EXERCISE REQUIREMENTS. Keep to the lines between the one holding "button(INTERIOR, 1, -0.5);" and the one holding "if empty is", inclusive, and write them out exactly.

####################

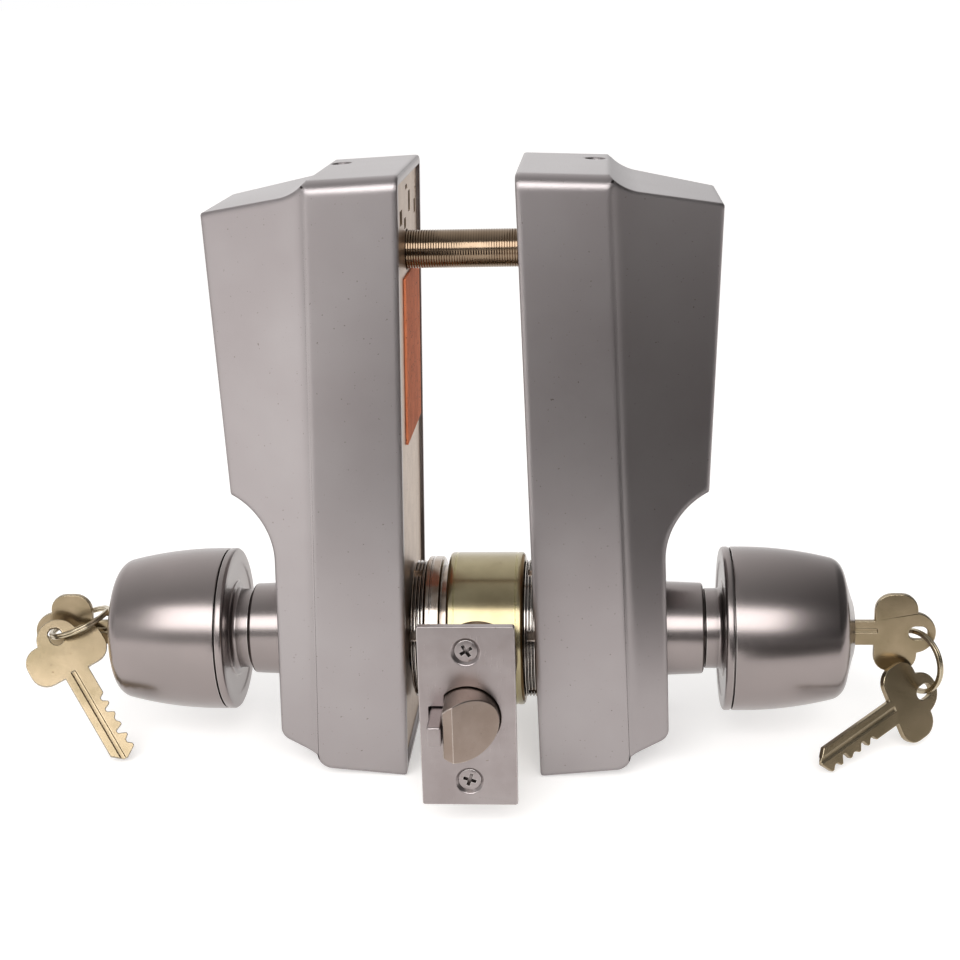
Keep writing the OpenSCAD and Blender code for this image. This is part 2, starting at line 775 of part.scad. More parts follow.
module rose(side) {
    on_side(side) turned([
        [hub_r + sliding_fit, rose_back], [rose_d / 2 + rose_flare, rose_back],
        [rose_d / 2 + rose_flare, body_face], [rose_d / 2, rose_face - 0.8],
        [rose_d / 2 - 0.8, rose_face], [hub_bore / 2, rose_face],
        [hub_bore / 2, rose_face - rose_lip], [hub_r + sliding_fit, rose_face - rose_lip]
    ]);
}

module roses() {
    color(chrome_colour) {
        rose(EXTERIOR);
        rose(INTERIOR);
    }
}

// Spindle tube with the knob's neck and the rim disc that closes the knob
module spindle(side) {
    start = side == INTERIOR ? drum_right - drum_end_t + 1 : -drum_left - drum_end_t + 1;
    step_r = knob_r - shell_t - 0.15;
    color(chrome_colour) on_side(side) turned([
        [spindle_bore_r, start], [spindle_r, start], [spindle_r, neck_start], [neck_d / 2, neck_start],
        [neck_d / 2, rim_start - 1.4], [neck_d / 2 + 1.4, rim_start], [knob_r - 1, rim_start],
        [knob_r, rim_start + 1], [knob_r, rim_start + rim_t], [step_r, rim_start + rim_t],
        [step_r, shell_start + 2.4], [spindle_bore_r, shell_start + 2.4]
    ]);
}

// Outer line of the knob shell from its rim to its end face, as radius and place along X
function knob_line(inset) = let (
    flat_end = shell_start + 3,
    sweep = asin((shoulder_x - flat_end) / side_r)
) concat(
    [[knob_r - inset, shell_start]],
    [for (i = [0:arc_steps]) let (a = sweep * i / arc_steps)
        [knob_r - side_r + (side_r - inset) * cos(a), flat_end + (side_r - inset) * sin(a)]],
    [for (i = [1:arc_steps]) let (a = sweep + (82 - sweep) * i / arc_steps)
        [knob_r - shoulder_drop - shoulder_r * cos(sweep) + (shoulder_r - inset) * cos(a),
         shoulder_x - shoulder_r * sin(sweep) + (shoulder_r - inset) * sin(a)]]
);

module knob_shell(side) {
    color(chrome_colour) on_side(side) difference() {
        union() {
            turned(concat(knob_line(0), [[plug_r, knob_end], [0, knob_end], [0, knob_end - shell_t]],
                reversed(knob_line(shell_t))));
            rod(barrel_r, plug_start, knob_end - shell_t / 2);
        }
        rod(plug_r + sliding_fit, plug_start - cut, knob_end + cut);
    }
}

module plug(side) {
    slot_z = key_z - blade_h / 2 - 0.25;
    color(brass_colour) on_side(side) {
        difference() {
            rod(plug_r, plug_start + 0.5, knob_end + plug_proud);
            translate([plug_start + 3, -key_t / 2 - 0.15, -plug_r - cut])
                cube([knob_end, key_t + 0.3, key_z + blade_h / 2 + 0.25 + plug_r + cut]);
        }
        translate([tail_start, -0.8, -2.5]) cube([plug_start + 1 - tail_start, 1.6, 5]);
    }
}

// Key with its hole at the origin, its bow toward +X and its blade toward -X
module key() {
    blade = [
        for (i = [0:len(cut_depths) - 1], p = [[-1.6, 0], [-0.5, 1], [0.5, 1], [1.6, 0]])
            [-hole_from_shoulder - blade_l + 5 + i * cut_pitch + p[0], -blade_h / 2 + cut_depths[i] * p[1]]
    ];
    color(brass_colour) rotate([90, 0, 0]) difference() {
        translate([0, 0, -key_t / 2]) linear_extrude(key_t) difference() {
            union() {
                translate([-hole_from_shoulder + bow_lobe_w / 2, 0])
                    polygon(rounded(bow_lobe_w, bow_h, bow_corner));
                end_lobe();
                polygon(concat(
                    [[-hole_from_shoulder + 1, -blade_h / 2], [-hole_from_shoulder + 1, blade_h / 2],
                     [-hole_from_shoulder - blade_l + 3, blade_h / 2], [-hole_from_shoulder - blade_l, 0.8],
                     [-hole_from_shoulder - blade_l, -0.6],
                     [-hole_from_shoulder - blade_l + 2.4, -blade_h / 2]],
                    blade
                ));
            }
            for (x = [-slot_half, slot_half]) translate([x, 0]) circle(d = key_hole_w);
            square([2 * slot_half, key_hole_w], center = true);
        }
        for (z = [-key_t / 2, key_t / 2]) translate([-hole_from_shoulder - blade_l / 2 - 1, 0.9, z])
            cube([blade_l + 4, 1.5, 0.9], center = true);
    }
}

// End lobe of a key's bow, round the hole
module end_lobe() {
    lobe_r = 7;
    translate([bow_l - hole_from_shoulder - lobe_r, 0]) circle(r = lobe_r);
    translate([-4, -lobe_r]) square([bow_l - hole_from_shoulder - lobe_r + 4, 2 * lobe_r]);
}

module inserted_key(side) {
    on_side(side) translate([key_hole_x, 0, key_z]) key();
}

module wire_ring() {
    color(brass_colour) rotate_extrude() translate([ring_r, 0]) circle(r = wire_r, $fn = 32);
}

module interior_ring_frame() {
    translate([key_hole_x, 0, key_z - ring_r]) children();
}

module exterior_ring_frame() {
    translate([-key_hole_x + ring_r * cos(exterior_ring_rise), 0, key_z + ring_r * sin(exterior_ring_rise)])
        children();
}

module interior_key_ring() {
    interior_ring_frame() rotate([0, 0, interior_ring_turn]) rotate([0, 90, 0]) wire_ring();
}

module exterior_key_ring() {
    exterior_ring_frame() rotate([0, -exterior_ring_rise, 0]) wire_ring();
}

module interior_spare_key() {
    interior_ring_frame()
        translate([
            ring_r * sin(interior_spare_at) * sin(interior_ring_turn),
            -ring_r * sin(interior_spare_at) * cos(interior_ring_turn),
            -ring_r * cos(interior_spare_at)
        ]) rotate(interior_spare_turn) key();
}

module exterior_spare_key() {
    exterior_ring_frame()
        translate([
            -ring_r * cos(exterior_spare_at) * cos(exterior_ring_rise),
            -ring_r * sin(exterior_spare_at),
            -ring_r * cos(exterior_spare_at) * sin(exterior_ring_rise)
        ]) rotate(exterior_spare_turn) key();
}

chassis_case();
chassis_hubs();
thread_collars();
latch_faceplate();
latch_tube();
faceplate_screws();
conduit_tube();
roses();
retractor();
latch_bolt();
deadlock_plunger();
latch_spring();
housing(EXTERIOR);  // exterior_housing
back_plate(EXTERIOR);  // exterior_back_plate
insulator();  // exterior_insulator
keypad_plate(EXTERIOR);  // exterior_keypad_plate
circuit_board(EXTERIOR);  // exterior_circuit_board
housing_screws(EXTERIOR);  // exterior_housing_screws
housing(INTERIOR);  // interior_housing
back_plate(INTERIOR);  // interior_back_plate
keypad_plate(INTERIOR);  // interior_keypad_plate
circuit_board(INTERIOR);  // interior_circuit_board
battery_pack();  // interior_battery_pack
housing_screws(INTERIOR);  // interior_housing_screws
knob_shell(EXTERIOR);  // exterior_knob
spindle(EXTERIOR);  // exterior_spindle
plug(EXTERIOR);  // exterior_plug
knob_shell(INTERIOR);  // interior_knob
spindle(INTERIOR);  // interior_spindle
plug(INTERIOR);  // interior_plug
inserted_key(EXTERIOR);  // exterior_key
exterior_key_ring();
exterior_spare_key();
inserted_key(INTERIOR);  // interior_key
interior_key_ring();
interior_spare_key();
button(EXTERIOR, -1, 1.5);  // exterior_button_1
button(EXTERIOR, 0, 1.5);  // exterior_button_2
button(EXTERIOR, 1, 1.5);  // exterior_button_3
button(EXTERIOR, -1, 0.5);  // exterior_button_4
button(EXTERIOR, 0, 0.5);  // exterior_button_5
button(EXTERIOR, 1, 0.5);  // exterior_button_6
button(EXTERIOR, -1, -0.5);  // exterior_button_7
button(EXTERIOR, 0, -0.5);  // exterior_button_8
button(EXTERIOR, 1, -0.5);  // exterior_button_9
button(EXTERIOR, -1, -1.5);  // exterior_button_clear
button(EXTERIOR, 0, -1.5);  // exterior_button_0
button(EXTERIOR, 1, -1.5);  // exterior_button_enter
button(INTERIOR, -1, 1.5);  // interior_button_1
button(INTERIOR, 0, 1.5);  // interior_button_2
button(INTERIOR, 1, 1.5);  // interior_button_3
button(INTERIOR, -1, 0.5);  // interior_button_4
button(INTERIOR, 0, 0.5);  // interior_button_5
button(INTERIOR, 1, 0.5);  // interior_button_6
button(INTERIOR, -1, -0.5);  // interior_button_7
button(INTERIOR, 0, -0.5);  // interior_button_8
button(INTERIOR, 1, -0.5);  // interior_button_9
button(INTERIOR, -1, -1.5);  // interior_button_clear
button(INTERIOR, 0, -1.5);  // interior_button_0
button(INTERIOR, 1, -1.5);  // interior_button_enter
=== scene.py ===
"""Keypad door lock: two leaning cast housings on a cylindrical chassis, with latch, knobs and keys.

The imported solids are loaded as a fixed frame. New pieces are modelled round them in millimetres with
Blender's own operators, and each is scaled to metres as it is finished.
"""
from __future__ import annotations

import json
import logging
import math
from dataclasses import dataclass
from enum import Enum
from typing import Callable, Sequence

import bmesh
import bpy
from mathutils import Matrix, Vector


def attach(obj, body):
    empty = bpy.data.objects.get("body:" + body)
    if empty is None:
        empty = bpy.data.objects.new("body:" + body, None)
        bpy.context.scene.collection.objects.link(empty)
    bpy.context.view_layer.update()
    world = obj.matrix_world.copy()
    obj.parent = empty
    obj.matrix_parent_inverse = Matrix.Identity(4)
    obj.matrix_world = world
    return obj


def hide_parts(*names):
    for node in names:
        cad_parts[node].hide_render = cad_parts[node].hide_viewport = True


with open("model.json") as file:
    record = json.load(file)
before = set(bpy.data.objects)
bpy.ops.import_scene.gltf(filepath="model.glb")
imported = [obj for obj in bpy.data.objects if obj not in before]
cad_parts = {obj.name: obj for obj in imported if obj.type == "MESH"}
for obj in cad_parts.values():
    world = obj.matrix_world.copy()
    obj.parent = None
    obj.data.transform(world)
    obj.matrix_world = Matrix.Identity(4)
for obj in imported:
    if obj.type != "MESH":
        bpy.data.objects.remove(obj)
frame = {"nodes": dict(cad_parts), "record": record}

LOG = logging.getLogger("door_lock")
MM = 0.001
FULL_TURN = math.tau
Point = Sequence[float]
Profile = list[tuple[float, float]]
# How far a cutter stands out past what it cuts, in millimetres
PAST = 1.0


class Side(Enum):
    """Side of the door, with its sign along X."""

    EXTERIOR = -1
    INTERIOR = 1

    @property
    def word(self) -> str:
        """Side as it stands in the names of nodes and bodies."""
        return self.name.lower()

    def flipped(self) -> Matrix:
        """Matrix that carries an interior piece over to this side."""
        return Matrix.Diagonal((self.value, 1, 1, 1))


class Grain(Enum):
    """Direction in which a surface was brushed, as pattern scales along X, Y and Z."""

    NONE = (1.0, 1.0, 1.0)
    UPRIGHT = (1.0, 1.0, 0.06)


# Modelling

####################

ANSWER BELOW.
button(INTERIOR, 1, -0.5);  // interior_button_9
button(INTERIOR, -1, -1.5);  // interior_button_clear
button(INTERIOR, 0, -1.5);  // interior_button_0
button(INTERIOR, 1, -1.5);  // interior_button_enter
=== scene.py ===
"""Keypad door lock: two leaning cast housings on a cylindrical chassis, with latch, knobs and keys.

The imported solids are loaded as a fixed frame. New pieces are modelled round them in millimetres with
Blender's own operators, and each is scaled to metres as it is finished.
"""
from __future__ import annotations

import json
import logging
import math
from dataclasses import dataclass
from enum import Enum
from typing import Callable, Sequence

import bmesh
import bpy
from mathutils import Matrix, Vector


def attach(obj, body):
    empty = bpy.data.objects.get("body:" + body)
    if empty is None:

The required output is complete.